In Los Angeles in the 1950s, a number of small communities, later called the Lakewood Councils, campaigned to separate from the LA County Authority. They faced scepticism. Could small councils really be efficient? Eventually, they seceded on condition they did not produce services themselves. They had tax-raising powers and made decisions affecting their communities, but commissioned services from elsewhere. They were successful and more efficient than Los Angeles, even though most used LA to provide services. As they could buy services from any source, they drove tough bargains, encouraging LA’s gigantic operations – far larger than any UK equivalent – to deliver economies of scale. In effect, they got better value for their residents than LA provided for its own.

The Lakewood example worked partly because of scale economies in service production, but also because of the efficiency that comes from being small.  Without service delivery responsibility, the Lakewood councils focused on what their communities wanted and commissioned accordingly. This strengthened the prospects of getting things right first time.
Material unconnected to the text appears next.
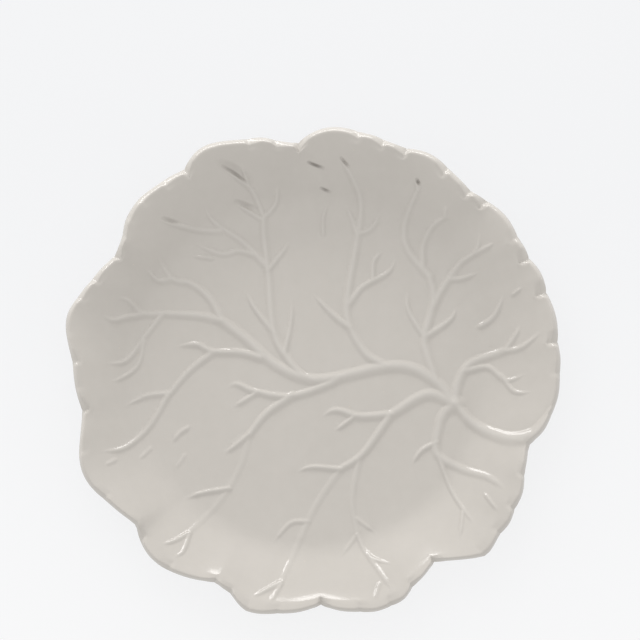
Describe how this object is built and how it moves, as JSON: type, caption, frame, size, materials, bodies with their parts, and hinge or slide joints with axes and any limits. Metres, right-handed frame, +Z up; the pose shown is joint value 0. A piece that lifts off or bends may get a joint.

Adapting the Lakewood example could lead us away from the pain of unpopular reorganisations of local authority boundaries, and instead towards a revolution in how services are produced. Service companies could emerge, publicly or privately run, serving large clusters of authorities, even entire regions. These would have sufficient size to secure economies. But they could not exploit monopoly positions, since they would be commissioned by councils with the right to switch suppliers, potentially to innovative or niche local SMEs and voluntary organisations. Contestability would push the service companies to deliver scale economies and create adaptable service menus, supplying different authorities with different service formats. This might square the localism/efficiency circle and help councils get even more for even less.